Jeff Jones, I have changed the batteries on dozens of 5 and 5a and have never found a blown battery on one that was within the date noted in the owners manual.

You never said if your batteries were within the recommended date.
Where they new speakers or demos?
I have sold hundreds of Vandersteen speakers and find
them to have the highest quality control standards.
Disparaging a great product should be done carefully
with honesty and should not be trivial.

About the high-pass, if the connection has any noise or a intermittent connection the caps will couple this voltage change into the input of the amplifier with potentially bad results. Again the solid reason for not offering 9V clip on types as you had suggested, hope this clarifies.

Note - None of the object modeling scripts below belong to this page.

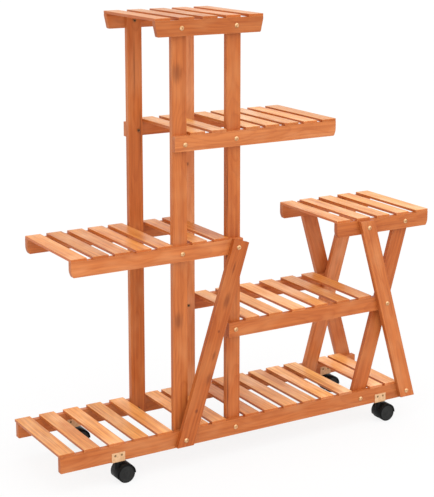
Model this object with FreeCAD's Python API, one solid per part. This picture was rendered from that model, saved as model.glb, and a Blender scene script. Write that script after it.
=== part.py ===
import FreeCAD, Part
import math
import os

# Rolling plant stand, in millimetres. X runs along the stand, Y from the front to the back, Z up.
# The origin is on the floor, below the middle of the whole stand.

# Driving dimensions of the timber
board = 15.0
slat_width = 45.0
slat_thickness = 7.5
frame_depth = 296.0
post_width = 44.0
leg_width = 48.0
brace_width = 48.0
base_rail_height = 45.5
shelf_rail_height = 41.5

# Places along the stand, measured from the left end of the base slats or the right end of the
# base rails. The first slat stands out a little over the left ends of the rails.
base_rail_length = 1148.6
base_slat_overhang = 3.4
left_post_from_left = 370.0
post_spacing = 166.0
top_shelf_from_left = 292.0
crossing_from_right = 106.5
stool_past_crossing = 153.5
middle_rail_past_crossing = 15.0
small_shelf_length = 327.0
long_shelf_length = 513.0

# Heights of the slat tops above the slats of the base
middle_shelf_rise = 280.5
left_shelf_rise = 516.0
upper_shelf_rise = 813.0
top_shelf_rise = 1115.5

# Slats: the usual gap in each row, the distance of a row from the post or leg beside it,
# and the shares of the free length before each slat between the posts
base_left_gap = 27.5
base_right_gap = 19.5
base_end_gap = 12.0
long_shelf_gap = 17.2
middle_shelf_gap = 32.0
small_shelf_gap = 25.5
base_left_row_to_post = 13.0
base_right_row_to_post = 9.5
base_right_row_to_leg = 13.5
base_end_row_to_leg = 0.5
base_end_row_to_rail_end = 51.0
middle_row_to_leg = 31.5
long_row_to_post = 8.5
base_bay_shares = (0.33, 0.72)
left_shelf_bay_shares = (0.24, 0.95)
upper_shelf_bay_shares = (0.08, 0.72)

# Ends of the rails, the legs and the brace
rail_corner_radius = 3.5
curved_end_inset = 6.5
curved_end_share = 0.5
slanted_end_inset = 8.0
slanted_end_share = 0.85
leg_lean_degrees = 16.1
leg_beside_crossing = 2.5
foot_above_rail_bottom = 4.0
board_to_slat_gap = 0.5
brace_past_bolt = 18.0
brace_beside_bolts = 4.5

# Bolts with their nuts, drawn with flat sides because they repeat so often. The bolt of the upper
# shelf in the left post sits a little to the right of the others and lower.
bolt_diameter = 5.0
bolt_hole_clearance = 0.25
bolt_head_diameter = 13.5
bolt_head_top_diameter = 7.0
bolt_head_height = 3.2
nut_across_flats = 8.0
nut_height = 4.0
shank_sides = 8
head_sides = 12
nut_sides = 6
odd_bolt_aside = 9.0
odd_bolt_drop = 3.0

# Casters: bracket, stem, hood, axle and two wheels each
left_caster_from_left = 171.0
right_caster_from_right = 114.0
bracket_width = 39.0
bracket_plate_height = 25.0
bracket_sheet = 1.5
bracket_bend_radius = 1.4
bracket_screw_spacing = 19.0
bracket_screw_drop = 7.5
bracket_screw_hole_diameter = 4.0
wheel_diameter = 50.0
caster_width = 42.0
caster_trail = 18.0
hood_skin = 1.4
hood_to_wheel = 1.0
hood_front_below_axle = 10.0
hood_rear_below_axle = 1.0
hood_web = 9.4
hood_boss_diameter = 16.0
hood_neck_height = 5.6
stem_diameter = 6.0
stem_neck = 4.0
stem_length_in_hood = 21.0
axle_diameter = 6.0
wheel_cover = 4.0
running_clearance = 0.05
seat_clearance = 0.02
side_clearance = 0.5

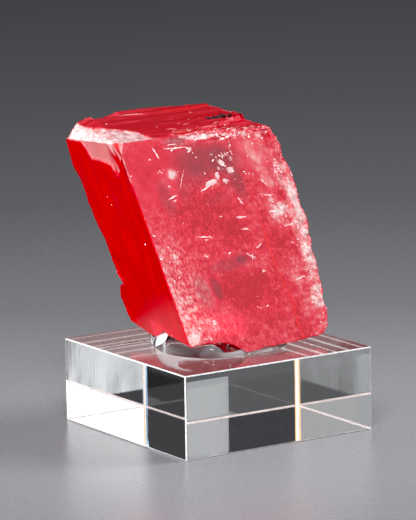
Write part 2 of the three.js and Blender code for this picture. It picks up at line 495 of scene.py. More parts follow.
def glow(brightness):
    """A slightly cool grey of some brightness."""
    return (brightness, brightness * 1.03, brightness * 1.06, 1)


def one_sided(material):
    """Leaves a panel's back clear, so that only its front glows."""
    tree = material.node_tree
    behind = add(tree, "ShaderNodeNewGeometry").outputs["Backfacing"]
    clear = add(tree, "ShaderNodeBsdfTransparent")
    choice = add(tree, "ShaderNodeMixShader")
    tree.links.new(behind, choice.inputs[0])
    tree.links.new(tree.nodes["Principled BSDF"].outputs[0], choice.inputs[1])
    tree.links.new(clear.outputs[0], choice.inputs[2])
    tree.links.new(choice.outputs[0], tree.nodes["Material Output"].inputs["Surface"])


def panel(name, corners, material, seen_by):
    """A small panel near the block. Only one kind of ray shows it."""
    made = mesh_object(name, [Vector(corner) * MM for corner in corners], [(0, 1, 2, 3)], material)
    for ray in ("camera", "diffuse", "glossy", "transmission", "shadow", "volume_scatter"):
        setattr(made, "visible_" + ray, ray == seen_by)


def card(name, corners, brightness):
    """A panel that only light through the clear pieces shows."""
    material, _, shader = panel_material(name)
    shader.inputs["Emission Color"].default_value = glow(brightness)
    one_sided(material)
    panel(name, corners, material, "transmission")


def upright(x0, y0, x1, y1, top, foot=0.0):
    """The corners of an upright panel, in millimetres."""
    return [(x0, y0, foot), (x1, y1, foot), (x1, y1, top), (x0, y0, top)]


def level(x0, y0, x1, y1, z):
    """The corners of a panel that lies flat, in millimetres."""
    return [(x0, y0, z), (x1, y0, z), (x1, y1, z), (x0, y1, z)]


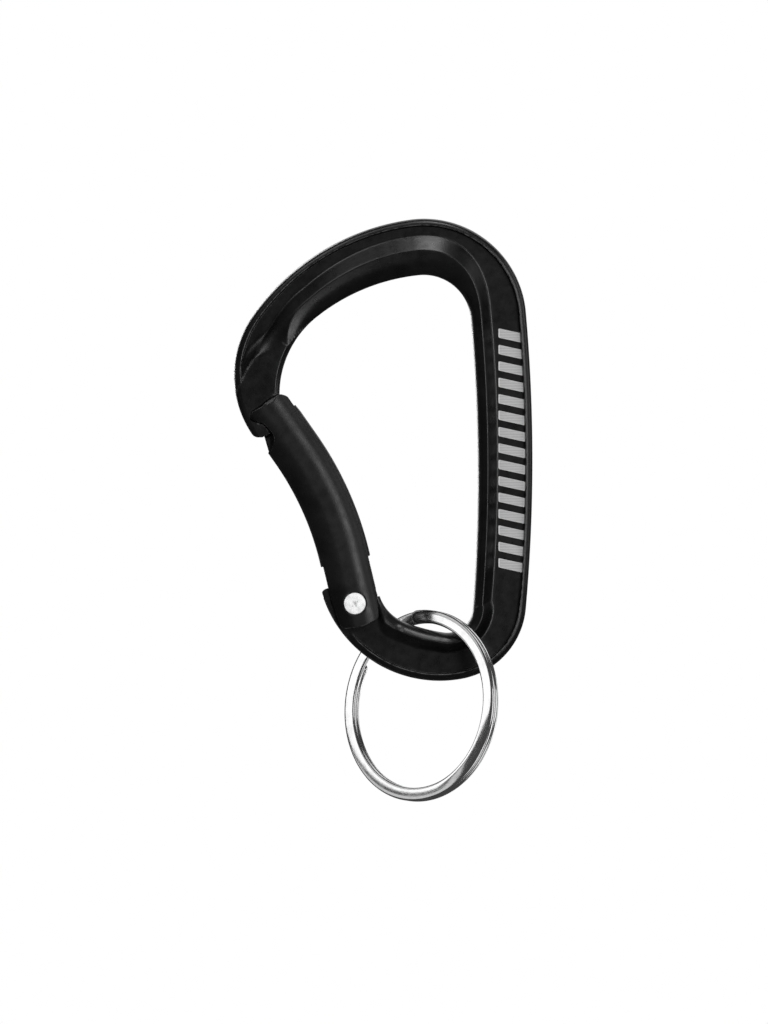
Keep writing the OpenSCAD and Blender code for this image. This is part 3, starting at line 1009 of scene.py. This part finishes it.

My garage opener uses a 9 volt battery and corrosion is a problem. Some speakers end up in very humid conditions or salt air. If it is too much trouble for you, put in the 9V lithium's which last 11 to 12 years. Best JohnnyR
Audioconnection - "Disparaging a great product should be done carefully with honesty and should not be trivial."
Seems like you are implying that either I'm not being truthful or else some of the problems I had should be considered trivial and not reported? Every manufacturer has to keep on top of quality control and usually the customer gets feedback more in the way of "thank you for the information and we are sorry you had problems with our product".
Batteries were due for a change in 01/13 and I swapped them 03/13 so I guess I was 2 months past the explosion date :).
Jeff, did you contact(Vandersteen Audio) about this information and get an unsatisfactory response via phone or FAQ? Best JohnnyR
Audioconnection - We could just quit and declare peace on the topic if you want to.
Have talked to R.V. in the past, he said he had a reputation as a grouch but I found him personable and straightforward. Have not bugged him about the minor quality control things noted here (screws missing and loose receptacle to plug connections) or the battery thing which really just came up.
My previous comment was in response only to your "Disparaging a great product should be done carefully with honesty and should not be trivial."